Getting tickets, or ducketts as they are known on the show, is not an easy task. One must listen on sports radio 1130AM for ticket drop locations across the metro area, and get in line with hundreds of other people to get one of two-hundred tickets at each drop. I got my ducketts at the only Ann Arbor drop, and noticed upon receiving them that it indicated a tailgate party starting at 10am, with the show starting at 3pm. Not being one to turn down a tailgate, I made plans to meet up with Western Michigan fan and frequent UMTailgater Andrew, who had a group en route to the Palace in an RV. Receiving phone updates as we travelled to the Palace, we heard about the party going on with guests roaming among the tailgaters including Darren McCarty, frequent caller to the Rome show Silk, and 2003 Smack-Off champion Sean the Cablanasian.

We showed up and got to work. The red grill got warmed up quickly and breakfast burritos flowed in about 30 minutes from our arrival, impressing a host of Sparty, Lion, Wolverine, Piston, and even Buckeye fans, who obviously had no idea who they were dealing with. Round 2 of the food came shortly after, with cheeseburgers and Ketel One making the statement that UMTailgaters do it in style.

I took an independent poll of the Sparty fans, asking them which they prefer, 49 to 3...or 60 to 58. Consensus was that they liked 49 to 3. They wouldn't want to tarnish that precious little basketball thing they've got going on.

In the end, a larger than expected crowd filled the Palace and witnessed some great comedy by Rome, as well as a Bad Boys reunion.
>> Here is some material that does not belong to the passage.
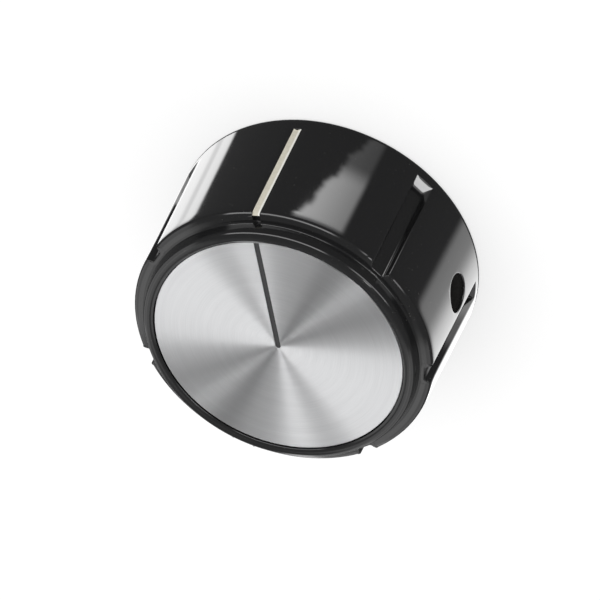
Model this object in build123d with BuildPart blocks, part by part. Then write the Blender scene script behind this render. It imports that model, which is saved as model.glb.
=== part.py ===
from build123d import *
from math import radians, sqrt, tan
import os

# Dial knob for a quarter-inch shaft: a fluted phenolic moulding with a metal face disc.
# The knob stands on its back rim with its face up. Z is the shaft axis, the origin is the
# centre of the back rim, the index line points to +Y and the set screw enters from +X.
# All sizes are in millimetres.

# Side wall and shoulder
base_diameter = 31.75
knob_height = 16.65
side_draft = 0.3
shoulder_radius = 0.5
base_edge_radius = 0.3

# Raised collar round the face
collar_height = 1.35
collar_draft = 0.2
collar_width = 1.05
collar_edge_radius = 0.4
collar_inner_chamfer = 0.12
ledge_width = 1.25
ledge_fall = 0.1

# Flutes, at equal steps from the index line, which takes the place of one flute
flute_positions = 7
flute_width = 2.1
flute_depth = 0.75
flute_lip_chamfer = 0.16
back_rim_height = 1.3
index_angle = 90.0

# Face disc and its engraved line
disc_thickness = 0.6
disc_inset = 0.15
disc_gap = 0.125
disc_edge_chamfer = 0.06
disc_line_width = 0.54
disc_line_depth = 0.2
disc_line_sink = 0.03

# Painted line groove in the side wall
side_line_width = 0.8
side_line_depth = 0.35
side_line_sink = 0.07
side_line_start = 1.65
side_line_end_gap = 0.25

# Hollow underside
skirt_thickness = 1.5
hub_wall = 1.9
hub_recess = 0.8
crown_thickness = 5.4
web_count = 3
web_thickness = 1.8
moulding_draft = 1.0

# Shaft bushing, turned from hexagon bar and moulded into the hub
bore_diameter = 6.4
bushing_wall = 1.8
bushing_hex_step = 0.55
bushing_hex_height = 2.0
bushing_mouth_height = 0.5
bushing_cover = 2.9
bushing_end_wall = 1.1
drill_point_angle = 118.0
mouth_chamfer = 0.4
anchor_start = 1.3
anchor_width = 1.4
anchor_depth = 0.5

# Set screw and its hole
screw_height = 6.35
screw_diameter = 3.5
screw_length = 4.75
screw_tip_gap = 0.25
screw_thread_gap = 0.03
screw_access_gap = 0.235
screw_boss_wall = 1.6
screw_chamfer = 0.3
screw_cup_diameter = 1.7
screw_cup_depth = 0.5
screw_socket_flats = 1.6
screw_socket_depth = 1.9

# Radii and heights that follow from the sizes above
base_radius = base_diameter / 2
wall_top_radius = base_radius - side_draft
collar_foot_radius = wall_top_radius - ledge_width
collar_top_radius = collar_foot_radius - collar_draft
recess_radius = collar_top_radius - collar_width
disc_radius = recess_radius - disc_gap
flute_floor_radius = wall_top_radius - flute_depth
skirt_inner_radius = flute_floor_radius - skirt_thickness
bore_radius = bore_diameter / 2
bushing_radius = bore_radius + bushing_wall
hub_radius = bushing_radius + hub_wall

collar_foot_height = knob_height - collar_height
shoulder_height = collar_foot_height - ledge_fall
disc_top = knob_height - disc_inset
recess_floor = disc_top - disc_thickness
cavity_ceiling = recess_floor - crown_thickness
bushing_top = recess_floor - bushing_cover
cavity_lean = cavity_ceiling * tan(radians(moulding_draft))
drill_point_height = bore_radius / tan(radians(drill_point_angle / 2))
bore_end = bushing_top - bushing_end_wall - drill_point_height

screw_radius = screw_diameter / 2
tapped_radius = screw_radius + screw_thread_gap
access_radius = screw_radius + screw_access_gap
boss_width = 2 * (access_radius + screw_boss_wall)
screw_tip = bore_radius + screw_tip_gap
screw_plane = Plane(origin=(0, 0, screw_height), x_dir=(0, 1, 0), z_dir=(1, 0, 0))

flute_step = 360 / flute_positions
wall_lean = side_draft / shoulder_height

os.makedirs("parts", exist_ok=True)


def wall_radius(height):
    """Radius of the side wall at a height above the back rim."""
    return base_radius - wall_lean * height


# Outer half-section of the bushing: turned barrel with an anchor groove
with BuildSketch(Plane.XZ) as barrel_section:
    with BuildLine():
        Polyline(
            (0, bushing_mouth_height),
            (bushing_radius, bushing_mouth_height),
            (bushing_radius, bushing_mouth_height + anchor_start),
            (bushing_radius - anchor_depth, bushing_mouth_height + anchor_start),
            (bushing_radius - anchor_depth, bushing_mouth_height + anchor_start + anchor_width),
            (bushing_radius, bushing_mouth_height + anchor_start + anchor_width),
            (bushing_radius, bushing_top),
            (0, bushing_top),
            close=True,
        )
    make_face()

# Outside of the bushing, which is also the space that it fills in the hub
with BuildPart() as bushing_envelope:
    revolve(barrel_section.sketch, axis=Axis.Z)
    with BuildSketch(Plane.XY.offset(bushing_top - bushing_hex_height)):
        RegularPolygon(bushing_radius + bushing_hex_step, 6, major_radius=False)
    extrude(amount=bushing_hex_height)

# Space of one flute: its floor is upright and its bevelled lips follow the leaning wall
with BuildPart() as flute_space:
    for height in (back_rim_height, knob_height):
        lip_start = flute_width / 2
        lip_end = lip_start + flute_lip_chamfer
        lip_reach = sqrt(wall_radius(height) ** 2 - lip_end ** 2)
        with BuildSketch(Plane.XY.offset(height)):
            with BuildLine():
                Polyline(
                    (flute_floor_radius, 0),
                    (flute_floor_radius, lip_start),
                    (lip_reach - flute_lip_chamfer, lip_start),
                    (lip_reach, lip_end),
                    (base_diameter, lip_end),
                    (base_diameter, 0),
                )
                mirror(about=Plane.XZ)
            make_face()
    loft(ruled=True)

# Moulded body
with BuildPart() as knob_body:
    # Side wall, ledge and collar in one turned outline
    with BuildSketch(Plane.XZ) as outline:
        with BuildLine():
            Polyline(
                (0, 0),
                (base_radius, 0),
                (wall_top_radius, shoulder_height),
                (collar_foot_radius, collar_foot_height),
                (collar_top_radius, knob_height),
                (0, knob_height),
                close=True,
            )
        make_face()
        rims = outline.vertices().sort_by(Axis.X)[-4:].sort_by(Axis.Z)
        fillet(rims[0], base_edge_radius)
        fillet(rims[1], shoulder_radius)
        fillet(rims[3], collar_edge_radius)
    revolve(axis=Axis.Z)

    # Flutes, open towards the face and stopped by the back rim
    with PolarLocations(
        0,
        flute_positions - 1,
        start_angle=index_angle + flute_step,
        angular_range=360 - 2 * flute_step,
        endpoint=True,
    ):
        add(flute_space.part, mode=Mode.SUBTRACT)

    # Recess for the face disc
    with BuildSketch(Plane.XY.offset(recess_floor)):
        Circle(recess_radius)
    extrude(amount=disc_thickness + disc_inset, mode=Mode.SUBTRACT)
    mouth = knob_body.faces().sort_by(Axis.Z)[-1].edges().sort_by(SortBy.RADIUS)[0]
    chamfer(mouth, collar_inner_chamfer)

    # Line groove down the wall and over the ledge, at the index position
    with BuildSketch(Plane.YZ):
        with BuildLine():
            Polyline(
                (wall_radius(side_line_start) - side_line_depth, side_line_start),
                (wall_top_radius - side_line_depth, shoulder_height - side_line_depth),
                (collar_foot_radius, shoulder_height - side_line_depth),
                (collar_foot_radius, knob_height),
                (base_radius + side_line_depth, knob_height),
                (base_radius + side_line_depth, side_line_start),
                close=True,
            )
        make_face()
    extrude(amount=side_line_width / 2, both=True, mode=Mode.SUBTRACT)

    # Hollow between skirt and hub, drafted towards its ceiling
    with BuildSketch(Plane.XZ):
        with BuildLine():
            Polyline(
                (0, 0),
                (skirt_inner_radius, 0),
                (skirt_inner_radius - cavity_lean, cavity_ceiling),
                (hub_radius + cavity_lean, cavity_ceiling),
                (hub_radius, hub_recess),
                (0, hub_recess),
                close=True,
            )
        make_face()
    revolve(axis=Axis.Z, mode=Mode.SUBTRACT)

    # Webs and the boss of the set screw, from hub to skirt
    web_root = bushing_radius + hub_wall / 2
    web_reach = skirt_inner_radius + skirt_thickness / 2 - web_root
    with BuildSketch(Plane.XY.offset(hub_recess)):
        with PolarLocations(web_root, web_count, start_angle=0):
            Rectangle(web_reach, web_thickness, align=(Align.MIN, Align.CENTER))
        with Locations((web_root, 0)):
            Rectangle(web_reach, boss_width, align=(Align.MIN, Align.CENTER))
    extrude(amount=cavity_ceiling - hub_recess)

    # Seat of the bushing and the open hole to the set screw
    add(bushing_envelope.part, mode=Mode.SUBTRACT)
    with BuildSketch(screw_plane.offset(bore_radius)):
        Circle(access_radius)
    extrude(amount=base_radius, mode=Mode.SUBTRACT)

# Spun disc with the engraved line from its edge to its centre
with BuildPart() as face_disc:
    with BuildSketch(Plane.XY.offset(recess_floor)):
        Circle(disc_radius)
    extrude(amount=disc_thickness)
    chamfer(face_disc.faces().sort_by(Axis.Z)[-1].edges(), disc_edge_chamfer)
    with BuildSketch(Plane.XY.offset(disc_top)) as disc_line_shape:
        Circle(disc_line_width / 2)
        Rectangle(disc_line_width, disc_radius + disc_gap, align=(Align.CENTER, Align.MIN))
    extrude(amount=-disc_line_depth, mode=Mode.SUBTRACT)

# Paint in the engraved line, cut round at the disc's edge
with BuildPart() as face_disc_line:
    with BuildSketch(Plane.XY.offset(disc_top - disc_line_depth)):
        Circle(disc_line_width / 2)
        Rectangle(disc_line_width, disc_radius + disc_gap, align=(Align.CENTER, Align.MIN))
        Circle(disc_radius - disc_edge_chamfer, mode=Mode.INTERSECT)
    extrude(amount=disc_line_depth - disc_line_sink)

# Paint in the side groove, sunk a little below the wall
with BuildPart() as side_index_line:
    with BuildSketch(Plane.YZ):
        with BuildLine():
            line_end = shoulder_height - side_line_end_gap
            Polyline(
                (wall_radius(side_line_start) - side_line_depth, side_line_start),
                (wall_radius(line_end) - side_line_depth, line_end),
                (wall_radius(line_end) - side_line_sink, line_end),
                (wall_radius(side_line_start) - side_line_sink, side_line_start),
                close=True,
            )
        make_face()
    extrude(amount=side_line_width / 2, both=True)

# Brass bushing with a drilled blind bore and a tapped cross hole
with BuildPart() as shaft_bushing:
    add(bushing_envelope.part)
    with BuildSketch(Plane.XZ):
        with BuildLine():
            Polyline(
                (0, bushing_mouth_height),
                (bore_radius + mouth_chamfer, bushing_mouth_height),
                (bore_radius, bushing_mouth_height + mouth_chamfer),
                (bore_radius, bore_end),
                (0, bore_end + drill_point_height),
                close=True,
            )
        make_face()
    revolve(axis=Axis.Z, mode=Mode.SUBTRACT)
    with BuildSketch(screw_plane):
        Circle(tapped_radius)
    extrude(amount=base_radius, mode=Mode.SUBTRACT)

# Cup-point set screw, its tip just clear of the bore
with BuildPart() as set_screw:
    with BuildSketch(screw_plane.offset(screw_tip)):
        Circle(screw_radius)
    extrude(amount=screw_length)
    ends = set_screw.edges().filter_by(GeomType.CIRCLE)
    chamfer(ends, screw_chamfer)
    with BuildSketch(screw_plane.offset(screw_tip)):
        Circle(screw_cup_diameter / 2)
    extrude(amount=screw_cup_depth, taper=30, mode=Mode.SUBTRACT)
    with BuildSketch(screw_plane.offset(screw_tip + screw_length)):
        RegularPolygon(screw_socket_flats / 2, 6, major_radius=False)
    extrude(amount=-screw_socket_depth, mode=Mode.SUBTRACT)

pieces = {
    "knob_body": knob_body,
    "face_disc": face_disc,
    "face_disc_line": face_disc_line,
    "side_index_line": side_index_line,
    "shaft_bushing": shaft_bushing,
    "set_screw": set_screw,
}
for name, piece in pieces.items():
    piece.part.label = name
    export_step(piece.part, f"parts/{name}.step")
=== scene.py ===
from math import cos, pi, radians, sin, tan

import bpy
import numpy as np
from bpy.props import FloatProperty, FloatVectorProperty, PointerProperty
from mathutils import Matrix, Vector


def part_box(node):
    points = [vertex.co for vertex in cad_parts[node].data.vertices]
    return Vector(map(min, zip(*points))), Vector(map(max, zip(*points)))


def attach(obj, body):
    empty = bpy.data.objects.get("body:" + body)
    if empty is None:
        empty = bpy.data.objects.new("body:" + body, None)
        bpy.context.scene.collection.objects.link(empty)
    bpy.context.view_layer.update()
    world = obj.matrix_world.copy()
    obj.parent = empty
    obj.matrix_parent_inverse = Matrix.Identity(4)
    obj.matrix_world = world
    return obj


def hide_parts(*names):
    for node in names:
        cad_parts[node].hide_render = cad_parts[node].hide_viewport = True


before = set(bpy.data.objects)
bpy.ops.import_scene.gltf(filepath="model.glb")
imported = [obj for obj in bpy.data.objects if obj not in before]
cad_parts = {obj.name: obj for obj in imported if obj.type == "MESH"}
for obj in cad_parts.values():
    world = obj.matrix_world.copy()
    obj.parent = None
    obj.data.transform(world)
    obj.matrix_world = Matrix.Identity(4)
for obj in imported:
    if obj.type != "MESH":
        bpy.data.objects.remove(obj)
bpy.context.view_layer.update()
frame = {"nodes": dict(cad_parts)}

bl_info = {
    "name": "Fluted dial knob",
    "version": (1, 0, 0),
    "blender": (4, 5, 0),
    "location": "View3D > Sidebar > Dial Knob",
    "description": "Dresses a fluted dial knob with a spun metal face, painted lines and a set screw",
    "category": "Object",
}

body_low, body_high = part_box("knob_body")
disc_low, disc_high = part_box("face_disc")

BODY = "root"
IMAGE_SIZE = 600
FLUTE_POSITIONS = 7
WEBS = 3
SHARP_ANGLE = radians(40)
# The body's mesh: points along a side of the square block round the screw's hole, the block's half angle at
# the bushing's seat, the angle that a side of the screw's boss or of a web takes there, and the columns of
# half a flute, of the painted groove's floor from its middle out, and of the wall from one cut to the next.
BLOCK = 13
SEAT_BLOCK_ANGLE = radians(27)
SEAT_FADE_ANGLE = radians(3)
FLUTE_COLUMNS = 17
LINE_COLUMNS = 5
LOBE_COLUMNS = 16
# How far the screw's hole is drawn towards the dust colour, partly as dust and partly as painted light,
# and where the painted highlight along one edge of the cream paint starts and how wide it is, as shares of
# the line's width from its middle.
HOLE_DUST_AND_LIGHT = 0.1
PAINTED_HIGHLIGHT_START = 0.2
PAINTED_HIGHLIGHT_WIDTH = 0.1

FLOOR_SIDE = 3.0
FLOOR_TONE = (0.5, 0.5, 0.5, 1)
WHITE = (1, 1, 1, 1)
TENT_RADIUS = 0.6
RING_REACH = 0.43
FLOOR_CARD_HEIGHT = 0.0001
RING_CARD_HEIGHT = 0.00005
LAMP_SIZE = 0.5
LAMP_PLACE = (-0.15, 0.25, 0.6)
CLIP_RANGE = (0.05, 20)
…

John L. Smith also made an appearance, and received several rounds of boos as he called out Lloyd for not making the trip and stated that he thought that Michigan State would defeat the Wolverines soon...as in this season. Darren McCarty spoke, slightly hoarse after his band, Grinder, performed at the outdoor talgate. He committed Rome to a return trip if the Wings hoist another cup. Rome also stated that he'd return if the Tiger's lost 121 games, or the Lions went 0-16.

It was a great show and a great tailgate, and it was highlighted by a call from the Godfather himself, giving his blessing on the spreading of tailgating cheer. So the exhibition season, or training camp if you prefer, saw it's first action (and probably it's last) before we do it for real in a month.

Just counting the days...

Hackers Infiltrate Polls...Suspects At Large

At approximately 3pm EST, the Pre-survivor tournament polls closed. Voting was coming in at an alarming rate and an administrative decision was made by the Webmaster to shut the system down. A new poll was created, displaying an apologetic message. 15 minutes later, the re-created blank poll registered 33 votes to a non-existant answer...a tell-tale sign that some kind of automatic system was being used to register votes.

So, a new system is being used that will hopefully curb the re-voting issue. If this does not fix the problem...we'll just have to deal with the results... I only ask those that are voting to vote just once. We will complete the entire round of 16 on Tuesday, with the polls closing at approximately 10pm. Thanks for your cooperation.

Meanwhile, local police have identified the culprits of the hack. Known only as "Crazy" and "Trouble", the two have been causing havoc all over the Ann Arbor area.